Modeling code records
#####
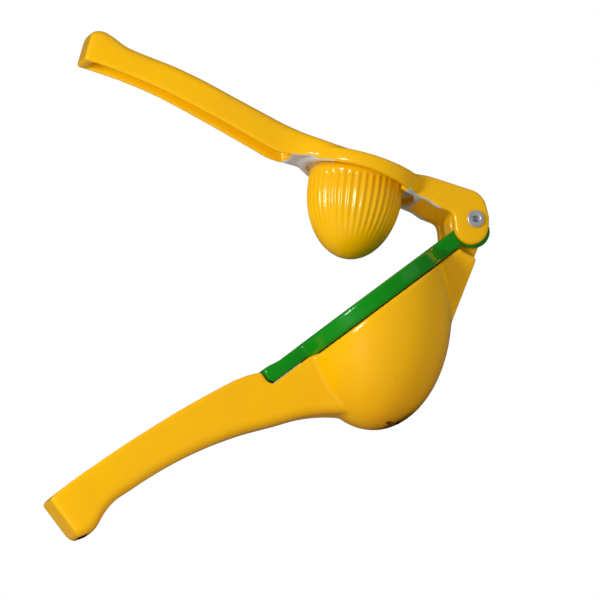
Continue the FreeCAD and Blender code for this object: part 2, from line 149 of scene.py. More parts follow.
def skin(grid, loop=False):
    """Closed mesh over grid[i, j], where each ring i closes on itself. The rings
    are joined by quads, and the end rings are closed by a face each, unless the
    last ring meets the first. Turned outwards by the sign of its volume."""
    rings, count = grid.shape[:2]
    i = np.arange(rings if loop else rings - 1)[:, None]
    j = np.arange(count)[None, :]
    here, there = i * count, (i + 1) % rings * count
    beside = (j + 1) % count
    quads = np.stack([here + j, here + beside, there + beside, there + j], -1).reshape(-1, 4)
    points = grid.reshape(-1, 3)
    corner = points[quads] - points.mean(0)
    volume = np.einsum("ij,ij->", corner[:, 0], np.cross(corner[:, 1], corner[:, 2]))
    volume += np.einsum("ij,ij->", corner[:, 0], np.cross(corner[:, 2], corner[:, 3]))
    faces = quads.tolist()
    if not loop:
        ends = [np.arange(count)[::-1], np.arange(count) + (rings - 1) * count]
        for end in ends:
            fan = points[end] - points.mean(0)
            middle = np.broadcast_to(fan.mean(0), fan.shape)
            volume += np.einsum("ij,ij->", middle, np.cross(fan, np.roll(fan, -1, 0)))
            faces.append(end.tolist())
    if volume < 0:
        faces = [face[::-1] for face in faces]
    return points, faces


def join(parts):
    """Several closed meshes as one list of points and faces."""
    points, faces, start = [], [], 0
    for part_points, part_faces in parts:
        points.append(part_points)
        faces += [[index + start for index in face] for face in part_faces]
        start += len(part_points)
    return np.concatenate(points), faces


def round_corners(corners, radius, steps=7):
    """A closed outline whose corners are true arcs: each arc is the rational
    quadratic curve from one tangent point to the next with the corner as its
    middle control point and the sine of half the corner's angle as its weight."""
    corners = np.asarray(corners, float)
    radius = np.broadcast_to(np.asarray(radius, float), corners.shape[:-1])
    before = np.roll(corners, 1, -2) - corners
    after = np.roll(corners, -1, -2) - corners
    long_before = np.linalg.norm(before, axis=-1)
    long_after = np.linalg.norm(after, axis=-1)
    before = before / np.maximum(long_before, 1e-9)[..., None]
    after = after / np.maximum(long_after, 1e-9)[..., None]
    half = np.arccos(np.clip((before * after).sum(-1), -1, 1)) / 2
    reach = radius / np.maximum(np.tan(half), 1e-6)
    reach = np.minimum(reach, 0.48 * np.minimum(long_before, long_after))
    start = corners + before * reach[..., None]
    end = corners + after * reach[..., None]
    u = np.linspace(0, 1, steps)[:, None]
    weight = np.sin(half)[..., None, None]
    a, b, c = (1 - u) ** 2, 2 * u * (1 - u) * weight, u ** 2
    arc = a * start[..., None, :] + b * corners[..., None, :] + c * end[..., None, :]
    arc = arc / (a + b + c)
    return arc.reshape(corners.shape[:-2] + (-1, 2))


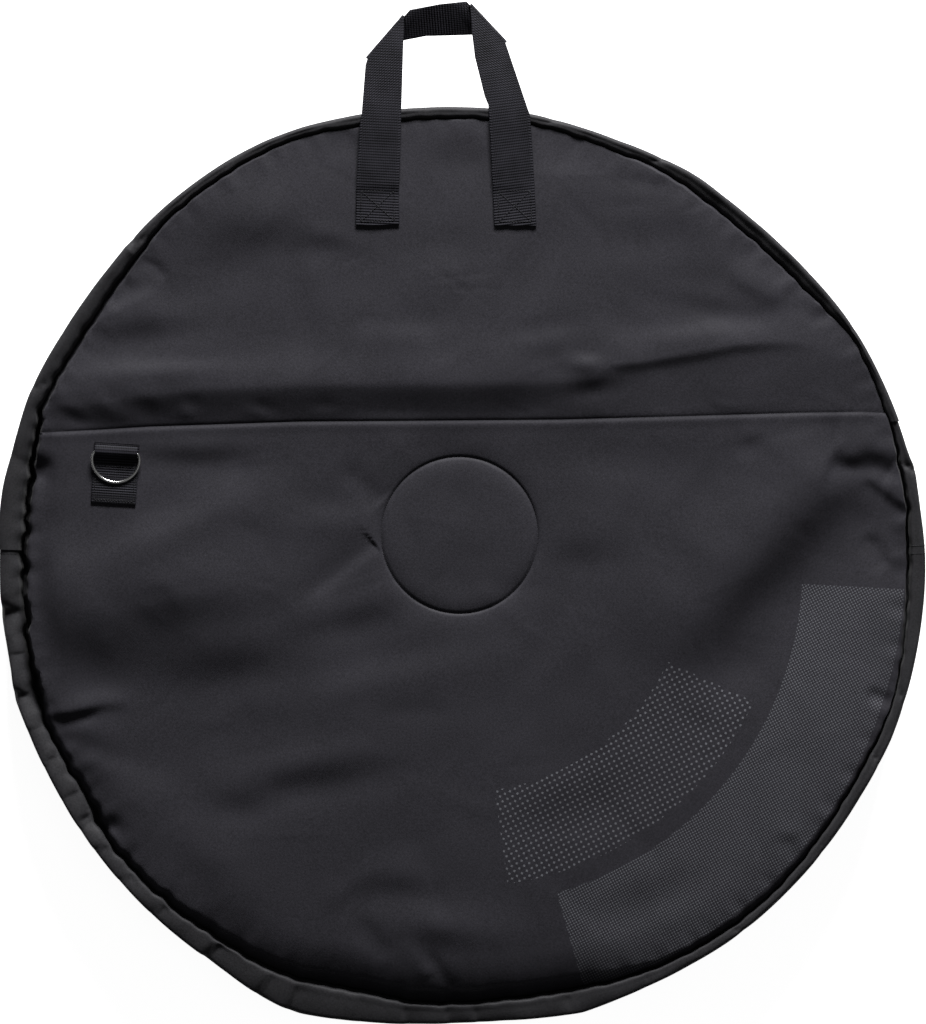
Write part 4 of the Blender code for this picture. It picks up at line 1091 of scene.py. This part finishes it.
def back_side():
    """The back panel's cloth, foam, lining and binding, and the stiff discs of both hub pads."""
    angle = np.linspace(0, 360, 500, endpoint=False)
    seam = back_valley(angle)
    inner = np.concatenate([np.linspace(0.06, 0.74, 10), np.linspace(0.77, 1.0, 10)])
    rings = hubbed_spokes(polar(seam, angle), HUB, 0.076, inner, even_then_rim(0.03, 26))
    make("back_cloth", lens_of(rings, HUB, shifted(back_level, BACK_CLOTH), back_level), "shell", "bag",
         "back_panel", fill=0.4)
    layer("back_padding", "back_foam", polar(seam - FOAM_EDGE, angle), HUB, shifted(back_level, BACK_FOAM[0]),
          lambda x, y: back_level(x, y) + BACK_FOAM[1] + BACK_ROOM * hub_notch(x, y), "foam", fill=0.5)
    layer("back_inside", "back_lining", polar(seam - LINING_EDGE, angle), HUB,
          *(shifted(back_level, face) for face in BACK_LINING), "lining")
    bound_edge("back_edge_binding", "back_seam_binding", 0, 360, "bag", back_valley,
               lambda angle: angle * 0 + BACK_SEAM + 0.0070)
    for side, level, faces in (("back", back_level, BACK_DISC), ("front", lower_level, FRONT_DISC)):
        layer(f"{side}_hub_board", f"{side}_hub_disc", hub_circle(DISC_RADIUS, 160), HUB,
              *(shifted(level, face) for face in faces), "disc", count=12)


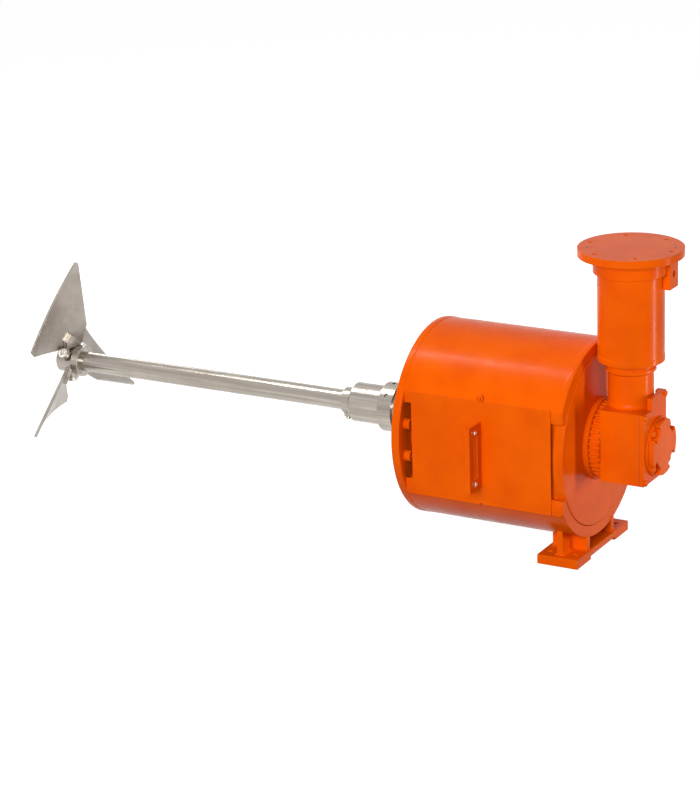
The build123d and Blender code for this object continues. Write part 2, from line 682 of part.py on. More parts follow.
def gearbox_cover():
    x0, x1 = BOX_X1, BOX_X1 + COVER_PLATE
    body = box_outline(x0, x1) + block(x0, x1, TAB_FRONT, BOX_BACK, BOX_TOP - 10, TAB_TOP)
    body += rod(x0 - 8, x0 + 1, BEARING_R + 8)
    body -= rod(x0 - 9, x1 + 1, BEARING_R + RUN_GAP)
    for y, z in box_screw_places():
        body -= rod(x0 - 1, x1 + 1, BOX_SCREW_R + 0.5, y, z)
    for y, z in circle_points(CAP_SCREW_PCD, CAP_NOTCHES, 45):
        body -= rod(x1 - 9, x1 + 1, CAP_SCREW_R + RUN_GAP, y, z)
    return body


def gearbox_screws():
    x1 = BOX_X1 + COVER_PLATE
    return [hex_screw(x1, BOX_X1 - TAB_WEB + 1, BOX_SCREW_R, y, z) for y, z in box_screw_places()]


def bearing_cap():
    x0 = BOX_X1 + COVER_PLATE
    x1 = x0 + CAP_THICKNESS
    body = rod(x0, x1, CAP_R)
    out = 30
    for i in range(CAP_NOTCHES):
        notch = Pos((x0 + x1) / 2, 0, CAP_NOTCH_IN + out / 2) * Box(60, CAP_NOTCH_WIDTH, out)
        body -= Rot(45 + 360 / CAP_NOTCHES * i, 0, 0) * notch
    body = chamfer(body.faces().sort_by(Axis.X)[-1].edges(), 1.5)
    body += rod(x0, x0 + CAP_BASE, CAP_BASE_R)
    body -= rod(x0 - 1, x0 + 9, 30)
    for y, z in circle_points(CAP_SCREW_PCD, CAP_NOTCHES, 45):
        body -= rod(x0 - 1, x0 + CAP_BASE + 1, CAP_SCREW_R + 0.5, y, z)
    return body


def cap_screws():
    x0 = BOX_X1 + COVER_PLATE
    places = circle_points(CAP_SCREW_PCD, CAP_NOTCHES, 45)
    return [hex_screw(x0 + CAP_BASE, x0 - 8, CAP_SCREW_R, y, z) for y, z in places]


# ---------------------------------------------------------------- upright drive
def input_neck():
    lower = BOX_TOP + INPUT_BEARING_W + 4
    upper = STEP_Z - 12
    body = turned([
        (INPUT_BEARING_R, BOX_TOP - BOX_WALL), (41.8, BOX_TOP - BOX_WALL), (41.8, BOX_TOP),
        (NECK_R + 2, BOX_TOP), (NECK_R + 2, BOX_TOP + 5), (NECK_R, BOX_TOP + 12),
        (NECK_R, STEP_Z - 5), (STEP_R, STEP_Z), (STEP_R, STEP_Z + 8), (STEP_R - 2.5, STEP_Z + 9),
        (STEP_R - 2.5, STEP_Z + 12), (STEP_R, STEP_Z + 13), (STEP_R, NECK_TOP), (22, NECK_TOP),
        (22, upper + 10), (26, upper + 10), (26, upper), (INPUT_BEARING_R, upper),
        (INPUT_BEARING_R, upper - INPUT_BEARING_W), (27, upper - INPUT_BEARING_W), (27, lower),
        (INPUT_BEARING_R, lower)])
    for x, y in lantern_screw_places():
        body -= post(NECK_TOP - 13, NECK_TOP + 1, 3.9 + RUN_GAP, x, y)
    return body - block(BOX_X1 - 0.3, BOX_X1 + 20, -70, 70, BOX_TOP - 1, BOX_TOP + 30)


def motor_lantern():
    inner = LANTERN_R - LANTERN_WALL
    top = MOTOR_FLANGE_Z
    foot_r = LANTERN_R + 0.8
    body = turned([
        (45, NECK_TOP), (foot_r, NECK_TOP), (foot_r, NECK_TOP + LANTERN_FOOT_H),
        (LANTERN_R, NECK_TOP + LANTERN_FOOT_H + 1),
        (LANTERN_R, COLLAR_BAND_Z - COLLAR_BAND_SLOPE), (COLLAR_BAND_R, COLLAR_BAND_Z),
        (COLLAR_BAND_R, top - MOTOR_FLANGE_T), (MOTOR_FLANGE_R, top - MOTOR_FLANGE_T),
        (MOTOR_FLANGE_R, top), (BLANK_R + 0.3, top), (BLANK_R + 0.3, top - BLANK_T),
        (inner + 4, top - BLANK_T), (inner, top - BLANK_T - 8), (inner, NECK_TOP + LANTERN_FLOOR),
        (45, NECK_TOP + LANTERN_FLOOR)])
    for i in range(MOTOR_HOLES):
        angle = 2 * math.pi * i / MOTOR_HOLES
        x = MOTOR_X + MOTOR_PCD / 2 * math.cos(angle)
        body -= post(top - 40, top + 1, MOTOR_HOLE_R, x, MOTOR_PCD / 2 * math.sin(angle))
    for x, y in lantern_screw_places():
        body -= post(NECK_TOP - 1, NECK_TOP + LANTERN_FLOOR + 1, 4.5, x, y)
    return body


def lantern_screw_places():
    return [(MOTOR_X + 52 * math.cos(a), 52 * math.sin(a))
            for a in [math.pi / 3 * i for i in range(6)]]


def lantern_screws():
    top = NECK_TOP + LANTERN_FLOOR
    return [post(top, top + 7, 6.5, x, y) + post(NECK_TOP - 12, top + 1, 3.9, x, y)
            for x, y in lantern_screw_places()]


def jaw_hub(z0, z1, bore, jaws_up):
    """Half of a jaw coupling with three jaws."""
    body = pipe(z0, z1, JAW_R, bore)
    face = z1 if jaws_up else z0 - 14
    for i in range(3):
        turn = 120 * i + (0 if jaws_up else 60)
        wedge = Pos(MOTOR_X, 0, 0) * Rot(0, 0, turn) * Pos(28, 0, face + 7) * Box(14, 14, 14)
        body += wedge
    return body


def spider(z0):
    """Elastic star between the jaws."""
    body = pipe(z0, z0 + 12, 18, 10)
    for i in range(6):
        leg = Pos(MOTOR_X, 0, 0) * Rot(0, 0, 60 * i + 30) * Pos(27, 0, z0 + 6) * Box(18, 5, 12)
        body += leg
    return body


def input_shaft():
    return turned([(0, 37), (7, 37), (7, 67.3), (INPUT_SHAFT_R, 67.3), (INPUT_SHAFT_R, 262), (0, 262)])


def upright_bearing(z, bore, outer, width):
    lip = (outer - bore) * 0.3
    outer_race = turned([(outer, z), (outer, z + width), (bore + lip, z + width),
                         (bore + lip, z + width - 1.5), (outer - lip, z + width - 1.5),
                         (outer - lip, z + 1.5), (bore + lip, z + 1.5), (bore + lip, z)])
    return outer_race, pipe(z, z + width, bore + lip - 0.4, bore + RUN_GAP)


def hatch():
    """Inspection hatch of the motor coupling, on the drive side of the lantern."""
    x = MOTOR_X + HATCH_OUT
    top = MOTOR_FLANGE_Z - MOTOR_FLANGE_T - 1
    body = block(MOTOR_X + 40, x, HATCH_Y0, HATCH_Y1, HATCH_Z0, top)
    slope = COLLAR_BAND_Z - COLLAR_BAND_SLOPE
    body -= post(HATCH_Z0 - 1, slope, LANTERN_R)
    body -= post(slope, top + 1, COLLAR_BAND_R)
    y = (HATCH_Y0 + HATCH_Y1 - HATCH_POCKET) / 2
    z = slope - HATCH_POCKET / 2
    return body - block(x - 10, x + 1, y, y + HATCH_POCKET, z, z + HATCH_POCKET)


def main():
    os.makedirs("parts", exist_ok=True)
    save("drum_housing", drum_housing())
    save("rear_plate", rear_plate())
    save("rear_plate_screws", *rear_plate_screws())
    save("gearbox_mount_screws", *gearbox_mount_screws())
    for name, side in (("near", -1), ("far", 1)):
        save(f"{name}_access_cover", access_cover(side))
        save(f"{name}_cover_handle", cover_handle(side))
        save(f"{name}_handle_screws", *handle_screws(side))
        save(f"{name}_clamp_screws", *clamp_screws(side))
    save("seal_carrier", seal_carrier())
    save("seal_carrier_screws", *carrier_screws())
    save("seal_flange", seal_flange())
    save("seal_housing", seal_housing())
    save("seal_shaft_sleeve", tube(SEAL_HOUSING_X + 2, CARRIER_NECK_X + 30, SEAL_SLEEVE_R,
                                   SHAFT_R + RUN_GAP))
    save("seal_bellows", seal_bellows())
    x = SEAL_HOUSING_X + 50
    save("seal_rotating_ring", tube(x, x + 12, 37, SEAL_SLEEVE_R + RUN_GAP))
    save("seal_fixed_ring", tube(x + 12.3, x + 24, SEAL_CAVITY_R - RUN_GAP, SEAL_SLEEVE_R + 0.6))
    save("seal_drive_collar", tube(SEAL_HOUSING_X + 12, SEAL_HOUSING_X + 26, 37, SEAL_SLEEVE_R + RUN_GAP))
    collar = tube(SEAL_HOUSING_X - 4 - COLLAR_WIDTH, SEAL_HOUSING_X - 4, COLLAR_R, SHAFT_R + RUN_GAP)
    save("shaft_collar", collar)
    bearing_x = HUB_RING_WALL - STEADY_BEARING_W
    outer, inner = shaft_bearing(bearing_x, SHAFT_R, STEADY_BEARING_R - RUN_GAP, STEADY_BEARING_W)
    save("steady_bearing_outer_race", outer)
    save("steady_bearing_inner_race", inner)
    save("propeller_shaft", propeller_shaft())
    save("propeller_hub", propeller_hub())
    for i, turn in enumerate(hub_turns(BLADE_FIRST)):
        save(f"propeller_blade_{i + 1}", turn * blade())
    save("hub_screws", *hub_screws())
    save("hub_clamp_ring", hub_clamp_ring())
    save("hub_nut", hub_nut())
    save("coupling_upper_half", coupling_half(1))
    save("coupling_lower_half", coupling_half(-1))
    save("coupling_screws", *coupling_screws())
    save("output_shaft", output_shaft())
    outers, inners = [], []
    for x in (FRONT_BEARING_X, BOX_X1 - 5):
        outer, inner = shaft_bearing(x, DRIVE_SHAFT_R, BEARING_R, BEARING_W)
        outers.append(outer)
        inners.append(inner)
    save("output_bearing_outer_races", *outers)
    save("output_bearing_inner_races", *inners)
    save("output_spacer_sleeve", tube(MOTOR_X - 8.8, BOX_X1 - 5.2, 25, DRIVE_SHAFT_R + RUN_GAP))
    save("bevel_wheel", bevel_wheel())
    save("bevel_pinion", bevel_pinion())
    save("gearbox_housing", gearbox_housing())
    save("gearbox_cover", gearbox_cover())
    save("gearbox_cover_screws", *gearbox_screws())
    save("output_bearing_cap", bearing_cap())
    save("bearing_cap_screws", *cap_screws())
    save("input_neck", input_neck())
    save("input_shaft", input_shaft())
    outers, inners = [], []
    for z in (BOX_TOP + 4, STEP_Z - 12 - INPUT_BEARING_W):
        outer, inner = upright_bearing(z, INPUT_SHAFT_R, INPUT_BEARING_R - RUN_GAP, INPUT_BEARING_W)
        outers.append(outer)
        inners.append(inner)
    save("input_bearing_outer_races", *outers)
    save("input_bearing_inner_races", *inners)
    save("motor_lantern", motor_lantern())
    save("lantern_screws", *lantern_screws())
    save("coupling_hatch", hatch())
    save("jaw_coupling_gearbox_half", jaw_hub(222, 262, INPUT_SHAFT_R + RUN_GAP, True))
    save("jaw_coupling_spider", spider(262))
    save("jaw_coupling_motor_half", jaw_hub(276.3, 320, 14, False))
    save("motor_opening_blank", post(MOTOR_FLANGE_Z - BLANK_T, MOTOR_FLANGE_Z, BLANK_R))


main()
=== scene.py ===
import bpy
import bmesh
import json
import math
from mathutils import Matrix, Vector


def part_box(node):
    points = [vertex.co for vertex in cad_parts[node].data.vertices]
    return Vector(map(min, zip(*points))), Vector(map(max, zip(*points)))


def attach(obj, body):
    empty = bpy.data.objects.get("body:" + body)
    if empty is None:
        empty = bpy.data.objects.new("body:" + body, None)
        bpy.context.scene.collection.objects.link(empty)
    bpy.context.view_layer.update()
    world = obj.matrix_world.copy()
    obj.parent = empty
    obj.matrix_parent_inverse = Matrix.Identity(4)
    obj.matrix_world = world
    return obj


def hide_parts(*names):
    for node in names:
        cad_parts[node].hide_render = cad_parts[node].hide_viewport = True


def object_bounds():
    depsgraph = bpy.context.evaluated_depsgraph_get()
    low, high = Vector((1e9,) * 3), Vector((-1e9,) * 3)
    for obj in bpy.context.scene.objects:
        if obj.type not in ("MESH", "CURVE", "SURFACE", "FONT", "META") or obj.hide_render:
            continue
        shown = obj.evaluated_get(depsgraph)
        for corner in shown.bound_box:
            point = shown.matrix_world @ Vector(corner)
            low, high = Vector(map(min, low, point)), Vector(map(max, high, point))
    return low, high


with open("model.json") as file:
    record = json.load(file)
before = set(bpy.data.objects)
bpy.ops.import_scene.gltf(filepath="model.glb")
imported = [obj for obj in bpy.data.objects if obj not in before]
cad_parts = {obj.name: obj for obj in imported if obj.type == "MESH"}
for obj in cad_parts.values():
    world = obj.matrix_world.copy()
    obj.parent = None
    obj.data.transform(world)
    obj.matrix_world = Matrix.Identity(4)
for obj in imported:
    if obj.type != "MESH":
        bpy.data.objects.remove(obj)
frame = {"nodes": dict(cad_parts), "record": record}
cadLow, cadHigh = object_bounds()
nodes = frame["nodes"]
mm = 0.001
print("frame loaded", len(nodes), "nodes")


def srgb(hexText):
    # sRGB hex to linear colour
    values = [int(hexText[i:i + 2], 16) / 255 for i in (1, 3, 5)]
    linear = [v / 12.92 if v <= 0.04045 else ((v + 0.055) / 1.055) ** 2.4 for v in values]
    return (*linear, 1.0)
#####
▸ **AIM OF THE TASK**:
Extract and reproduce exactly the lines opening with the line containing "INPUT_SHAFT_R + RUN_GAP, True))" and closing with the line containing "low, high = Vector((1e9,)", inclusive.

▸ **FINISHED TASK**:
    save("jaw_coupling_gearbox_half", jaw_hub(222, 262, INPUT_SHAFT_R + RUN_GAP, True))
    save("jaw_coupling_spider", spider(262))
    save("jaw_coupling_motor_half", jaw_hub(276.3, 320, 14, False))
    save("motor_opening_blank", post(MOTOR_FLANGE_Z - BLANK_T, MOTOR_FLANGE_Z, BLANK_R))


main()
=== scene.py ===
import bpy
import bmesh
import json
import math
from mathutils import Matrix, Vector


def part_box(node):
    points = [vertex.co for vertex in cad_parts[node].data.vertices]
    return Vector(map(min, zip(*points))), Vector(map(max, zip(*points)))


def attach(obj, body):
    empty = bpy.data.objects.get("body:" + body)
    if empty is None:
        empty = bpy.data.objects.new("body:" + body, None)
        bpy.context.scene.collection.objects.link(empty)
    bpy.context.view_layer.update()
    world = obj.matrix_world.copy()
    obj.parent = empty
    obj.matrix_parent_inverse = Matrix.Identity(4)
    obj.matrix_world = world
    return obj


def hide_parts(*names):
    for node in names:
        cad_parts[node].hide_render = cad_parts[node].hide_viewport = True


def object_bounds():
    depsgraph = bpy.context.evaluated_depsgraph_get()
    low, high = Vector((1e9,) * 3), Vector((-1e9,) * 3)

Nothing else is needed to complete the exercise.